The year was 1695.  It was midnight.  There were no street lights or electricity.  It was pitch black in the house.  A ten-year-old boy is tiptoeing down the stairs with only a candle to light his way.  He shields the light with his hand to keep the light from spilling all over and waking up the adults.  He slowly opens the door to the study, knowing if he pushes too fast, the hinges will squeak and his adventure will be found out.  He has a burning passion for music but he has been told that the music used for the church is too valuable to be used by children.  He squeezes his arm through an opening in the lattice and he rolls up a piece of organ music and pulls it out.  He spends the rest of the night copying the music on another piece of paper, all by candlelight.  He cannot wait to play this music the next day.  

This boy will grow up and become one of the most well-known music composers of all time.  Who am I talking about?  Johann Sebastian Bach.  He was such a gifted musician that he showed up to an organ playing contest and the judge walked up to him and said, you won!  Bach said, how could I have won, I didn’t even play a note.  The judge said, when the other contestants heard you were competing, they stayed home.  You won because no one else showed up!

When Bach began a new piece, he bowed his head and prayed. “Jesus, help me show your glory through the music I write.
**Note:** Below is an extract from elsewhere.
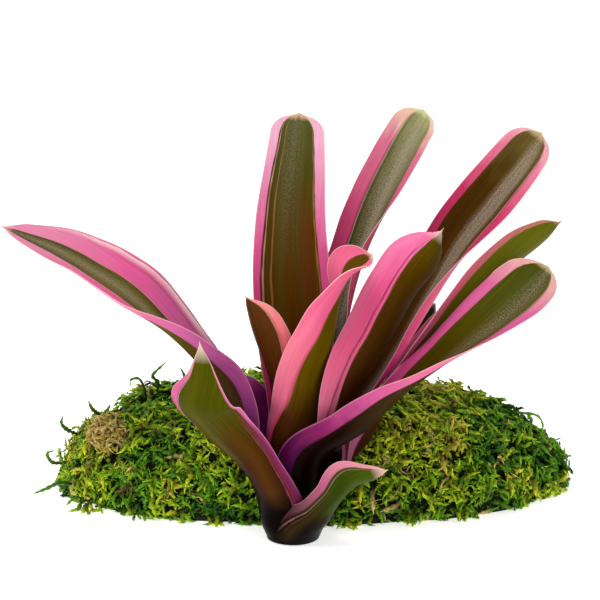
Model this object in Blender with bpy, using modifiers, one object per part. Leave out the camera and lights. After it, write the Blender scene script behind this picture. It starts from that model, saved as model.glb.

May it bring you joy even as it brings joy to your people.”  Typically, when composers completed writing a piece of music, they would sign with their initials on the bottom of the last page, so they would get credit for it, in this case, Johann Sebastian Bach’s initials are JSB, but instead Bach wrote the letters SDG at the bottom of the page – Soli Deo Gloria, for the Glory of God Alone. He hoped that when the music was played, it would point the performers and the listeners toward God.
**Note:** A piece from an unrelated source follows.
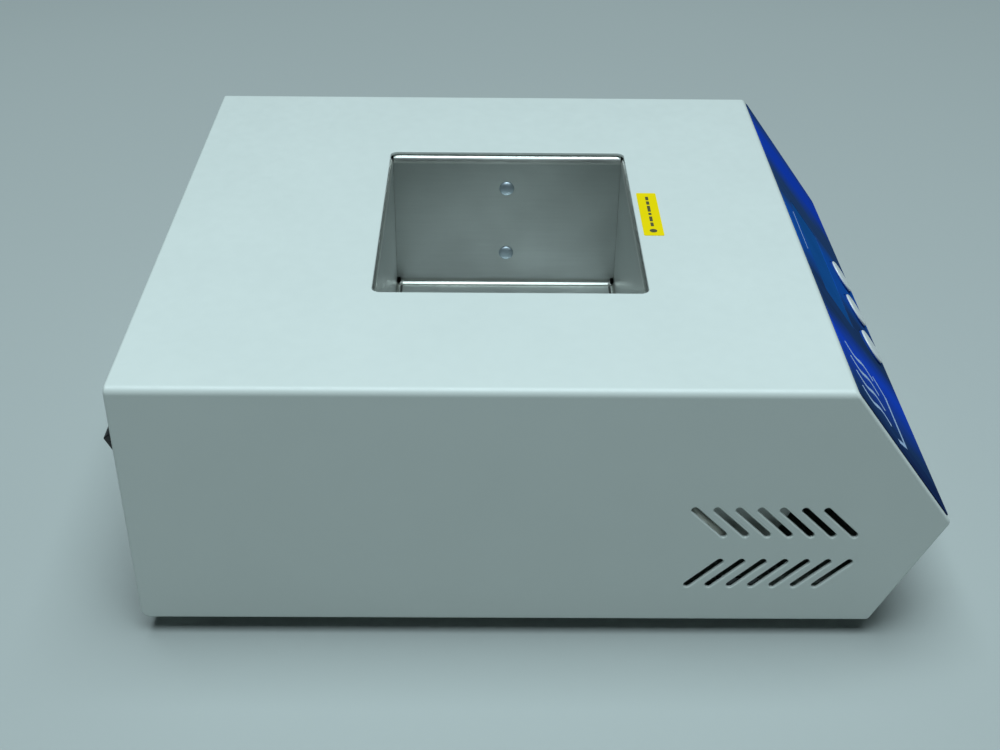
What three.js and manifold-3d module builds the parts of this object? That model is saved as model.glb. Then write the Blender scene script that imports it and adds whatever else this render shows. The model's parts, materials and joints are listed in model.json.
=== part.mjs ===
// A single-block dry heater: a folded sheet-metal housing round a heated well for one aluminium tube block.
// Units are millimetres. +Z is up, the control panel faces -Y, and the origin is on the table under the middle
// of the whole object.
import * as THREE from "three";
import { mergeVertices } from "three/addons/utils/BufferGeometryUtils.js";
import Module from "manifold-3d";

const wasm = await Module();
wasm.setup();

// ---------------------------------------------------------------- driving dimensions
const BODY_WIDTH = 200;
const BODY_HEIGHT = 80;
const TOP_LENGTH = 196.5; // rear edge to the front edge of the top
const NOSE_LENGTH = 229; // rear edge to the nose, the foremost edge
const NOSE_HEIGHT = 36.5; // nose above the underside
const BASE_LENGTH = 211.5; // rear edge to the front edge of the underside
const FOOT_HEIGHT = 6;
const REAR_REACH = 7.25; // how far the switch's raised end stands behind the rear edge
const SHEET = 1; // steel sheet of the housing
const COVER_BEND = 1.2; // inside radius of the cover's two bends
const PANEL_BEND = 0.3; // inside radius of the front panel's folds
const FOLD = 0.8; // inside radius of the folds in the base and the rear panel
const FIT = 0.3; // gap between parts that are fastened together
const FACE_GAP = 0.1; // gap between a part and the face that it lies on
const PANEL_RECESS = 0.15; // front panel behind the cover's sloped edges
const REAR_RECESS = 1; // rear panel behind the cover's rear edge

const WELL_CENTRE = -106.6; // y of the well's middle, from the rear edge
const OPENING = { x: 97.7, y: 80.8, corner: 2.6 }; // the hole in the cover over the well
const WELL_INSET = 0.6; // liner walls inside the opening's edge
const WELL_DEPTH = 52; // top of the cover to the well's floor
const LINER_SHEET = 1.2;
const LINER_BEND = 1.6; // inside radius of the liner's folds

const VENT = { pitch: 6.115, first: -161.7, rows: [36.3, 17.8], count: 7, radius: 1, half: 6.1 };

const SWITCH = { x: -77, z: 44.8, pivot: 0.9, tilt: 10, width: 14, cutout: [19, 22.6] };
const INLET = { x: -38, z: 40, cutout: [27.6, 36.6] };
const DISPLAY = { width: 62, height: 18, fromTop: 20 };
const BUTTON = { x: -1, pitch: 22.8, radius: 6.25, collar: 7.4, fromTop: 42.5, rise: 1.2, clearance: 0.3 };
const OVERLAY = { thickness: 0.3, corner: 1.5, side: 0.4, top: 1.7, nose: 1 }; // with its three margins
const LABEL = { x: 2, y: -151.9, length: 30, width: 6.4, thickness: 0.15 };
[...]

Today we are going to pause in our progress through Psalm 1 and talk about glory.  Today we are honoring students who received all A’s or all A’s and B’s on their first quarter report card.  It is a wonderful accomplishment.  The question I would like us all to think about, is when I am doing my work, who do I want to get the glory for it?

At the end of this month, it will be the 500th anniversary of a pivotal event in church and world history, the Protestant Reformation.  One of the main people of this event is Martin Luther.  One of the most influential things he did was talk about the idea of Soli Deo Gloria, to God alone be the glory.  What was so revolutionary about this idea was that at the time of Luther, everyone thought that God was only glorified in a few things.  He could only be glorified if you worked full time at the church or were a missionary.  If you were so dedicated to God that you chose not to get married so you had more time to spend reading God’s word.  Sunday was really the only day that mattered because that was when you went to church.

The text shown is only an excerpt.